Information supplied:

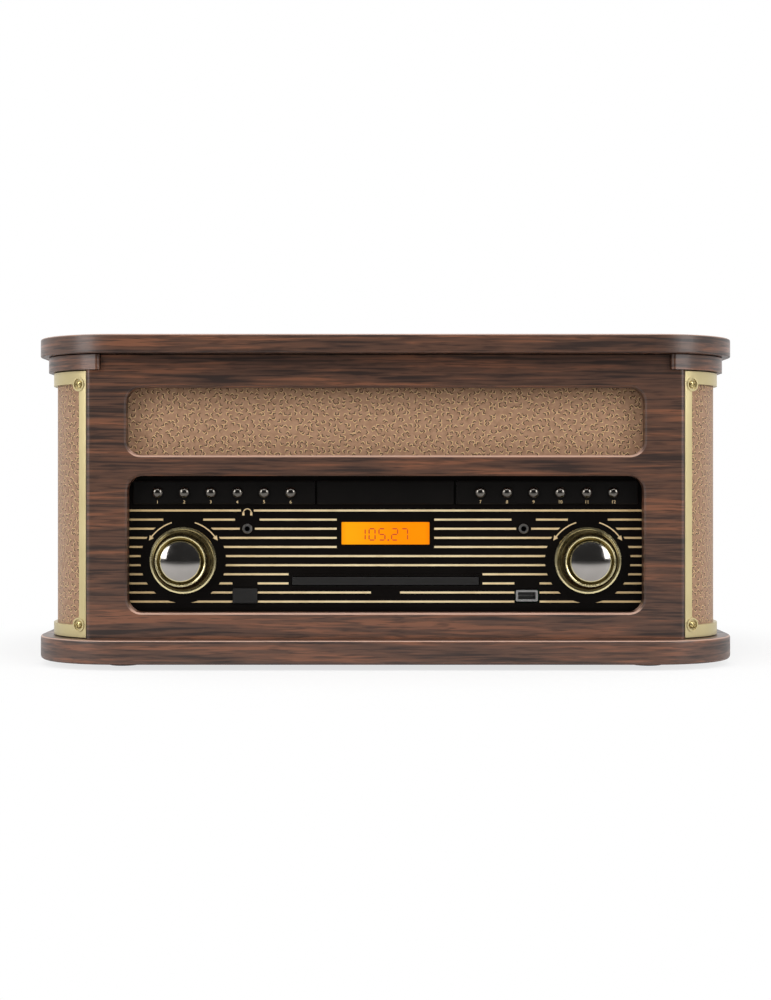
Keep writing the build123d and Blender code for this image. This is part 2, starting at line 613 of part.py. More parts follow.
# Control board behind the facia: circuit board, button switches, display module, two controls
board_y = button_back + BUTTON_TRAVEL + 4.2
board_t = 1.6
board_half = FACIA_HALF_W - 12.3
control = block(-board_half, board_half, board_y, board_y + board_t, FACIA_LOW + 8, FACIA_HIGH - 6)
drive_half = TRAY_HALF_W + DRIVE_WALL
drive_gap = drive_half + 3.0
drive_high = SLOT_HIGH + 20.0
control -= block(-drive_gap, drive_gap, board_y - 1, board_y + 3, 0, drive_high - 3.0)
for sx in (-1, 1):
    control -= block(sx * JACK_X - 6.2, sx * JACK_X + 6.2, board_y - 1, board_y + 3, JACK_Z - 6, JACK_Z + 6)
    control -= peg(sx * KNOB_X, KNOB_Z, SHAFT_R + 0.6, board_y - 1, board_y + 3)
control -= block(USB_X - 8, USB_X + 8, board_y - 1, board_y + 3, SOCKET_Z - 5, SOCKET_Z + 5)
fitted = [control]
switch_y = button_back + BUTTON_TRAVEL + 0.2
for x in button_xs:
    fitted.append(block(x - 3, x + 3, switch_y, board_y, BUTTON_Z - 3, BUTTON_Z + 3))
fitted.append(block(-36, 36, facia_back + 0.3, board_y, LCD_LOW - 2, LCD_HIGH + 4))
for sx in (-1, 1):
    can = peg(sx * KNOB_X, KNOB_Z, POT_R, board_y + board_t, board_y + board_t + 9)
    fitted.append(can)
latch_y = cap_back + POWER_TRAVEL + 0.2
fitted.append(block(-POWER_X - 6, -POWER_X + 6, latch_y, board_y, SOCKET_Z - 4, SOCKET_Z + 4))
save(Compound(children=fitted), "control_board")

# Disc drawer: a front strip and a tray with a round disc well and a slot for the pickup
tray_front_y = facia_front - 0.6
tray_y = tray_front_y + 3.5
tray_end = tray_y + TRAY_LENGTH
disc_y = tray_y + 8.0 + DISC_R
tray = through(0, TRAY_LOW + TRAY_FRONT_H / 2, 2 * TRAY_HALF_W, TRAY_FRONT_H, 0.6, tray_front_y, tray_y)
tray = fillet(tray.faces().sort_by(Axis.Y)[0].edges(), 0.5)
plate = block(-TRAY_HALF_W + 1.5, TRAY_HALF_W - 1.5, tray_y, tray_end, TRAY_LOW + 0.6, TRAY_LOW + 5.2)
plate = fillet(plate.edges().filter_by(Axis.Z).group_by(Axis.Y)[-1], 6.0)
tray += plate
tray -= disc(0, disc_y, TRAY_LOW + 2.4, DISC_R, 9)
tray -= disc(0, disc_y, TRAY_LOW + 1.8, 41.0, 9)
slot_w = 17.0
tray -= block(-slot_w, slot_w, disc_y - slot_w, tray_end + 1, 0, TRAY_LOW + 9)
save(tray, "cd_tray")

# Disc drive housing: a shell open at the front, with guide rails and a clamp bridge
drive_y = facia_back + DRIVE_SET_IN
drive_end = tray_end + 12.0
drive_low = drive_high - DRIVE_H
drive = block(-drive_half, drive_half, drive_y, drive_end, drive_low, drive_high)
drive = fillet(drive.edges().filter_by(Axis.Z), 3.0)
tunnel_half = TRAY_HALF_W + TRAY_FIT
drive -= block(-tunnel_half, tunnel_half, drive_y - 1, drive_end - 4, TRAY_LOW, SLOT_HIGH + 6)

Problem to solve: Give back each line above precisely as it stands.

Complete answer:
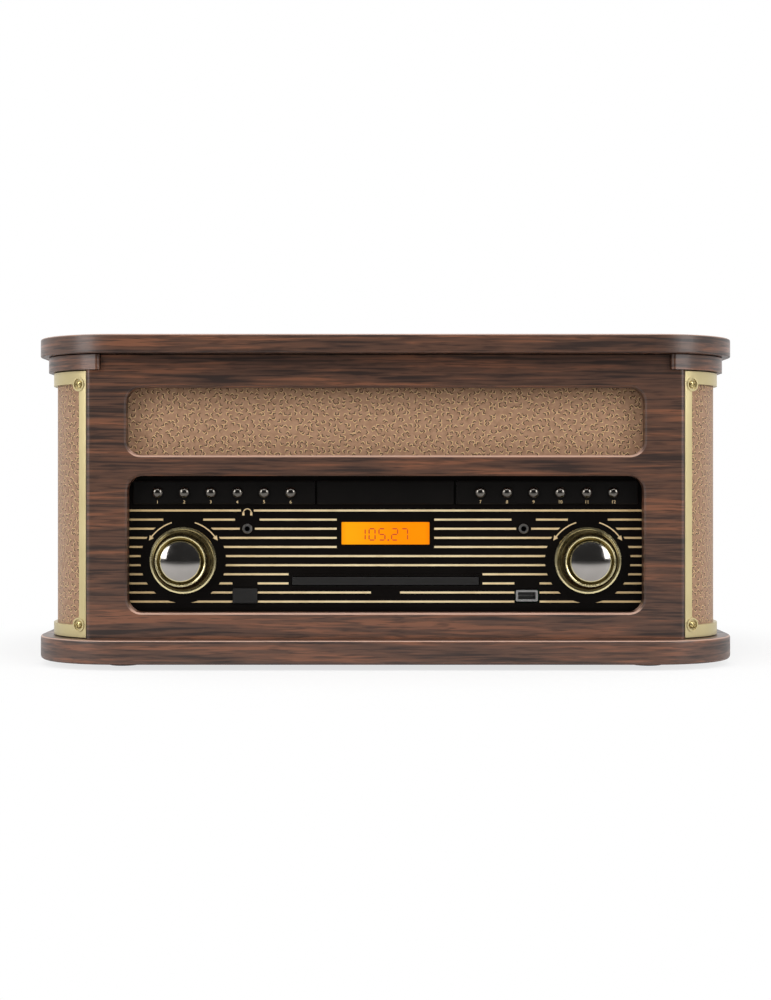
Keep writing the build123d and Blender code for this image. This is part 2, starting at line 613 of part.py. More parts follow.
# Control board behind the facia: circuit board, button switches, display module, two controls
board_y = button_back + BUTTON_TRAVEL + 4.2
board_t = 1.6
board_half = FACIA_HALF_W - 12.3
control = block(-board_half, board_half, board_y, board_y + board_t, FACIA_LOW + 8, FACIA_HIGH - 6)
drive_half = TRAY_HALF_W + DRIVE_WALL
drive_gap = drive_half + 3.0
drive_high = SLOT_HIGH + 20.0
control -= block(-drive_gap, drive_gap, board_y - 1, board_y + 3, 0, drive_high - 3.0)
for sx in (-1, 1):
    control -= block(sx * JACK_X - 6.2, sx * JACK_X + 6.2, board_y - 1, board_y + 3, JACK_Z - 6, JACK_Z + 6)
    control -= peg(sx * KNOB_X, KNOB_Z, SHAFT_R + 0.6, board_y - 1, board_y + 3)
control -= block(USB_X - 8, USB_X + 8, board_y - 1, board_y + 3, SOCKET_Z - 5, SOCKET_Z + 5)
fitted = [control]
switch_y = button_back + BUTTON_TRAVEL + 0.2
for x in button_xs:
    fitted.append(block(x - 3, x + 3, switch_y, board_y, BUTTON_Z - 3, BUTTON_Z + 3))
fitted.append(block(-36, 36, facia_back + 0.3, board_y, LCD_LOW - 2, LCD_HIGH + 4))
for sx in (-1, 1):
    can = peg(sx * KNOB_X, KNOB_Z, POT_R, board_y + board_t, board_y + board_t + 9)
    fitted.append(can)
latch_y = cap_back + POWER_TRAVEL + 0.2
fitted.append(block(-POWER_X - 6, -POWER_X + 6, latch_y, board_y, SOCKET_Z - 4, SOCKET_Z + 4))
save(Compound(children=fitted), "control_board")

# Disc drawer: a front strip and a tray with a round disc well and a slot for the pickup
tray_front_y = facia_front - 0.6
tray_y = tray_front_y + 3.5
tray_end = tray_y + TRAY_LENGTH
disc_y = tray_y + 8.0 + DISC_R
tray = through(0, TRAY_LOW + TRAY_FRONT_H / 2, 2 * TRAY_HALF_W, TRAY_FRONT_H, 0.6, tray_front_y, tray_y)
tray = fillet(tray.faces().sort_by(Axis.Y)[0].edges(), 0.5)
plate = block(-TRAY_HALF_W + 1.5, TRAY_HALF_W - 1.5, tray_y, tray_end, TRAY_LOW + 0.6, TRAY_LOW + 5.2)
plate = fillet(plate.edges().filter_by(Axis.Z).group_by(Axis.Y)[-1], 6.0)
tray += plate
tray -= disc(0, disc_y, TRAY_LOW + 2.4, DISC_R, 9)
tray -= disc(0, disc_y, TRAY_LOW + 1.8, 41.0, 9)
slot_w = 17.0
tray -= block(-slot_w, slot_w, disc_y - slot_w, tray_end + 1, 0, TRAY_LOW + 9)
save(tray, "cd_tray")

# Disc drive housing: a shell open at the front, with guide rails and a clamp bridge
drive_y = facia_back + DRIVE_SET_IN
drive_end = tray_end + 12.0
drive_low = drive_high - DRIVE_H
drive = block(-drive_half, drive_half, drive_y, drive_end, drive_low, drive_high)
drive = fillet(drive.edges().filter_by(Axis.Z), 3.0)
tunnel_half = TRAY_HALF_W + TRAY_FIT
drive -= block(-tunnel_half, tunnel_half, drive_y - 1, drive_end - 4, TRAY_LOW, SLOT_HIGH + 6)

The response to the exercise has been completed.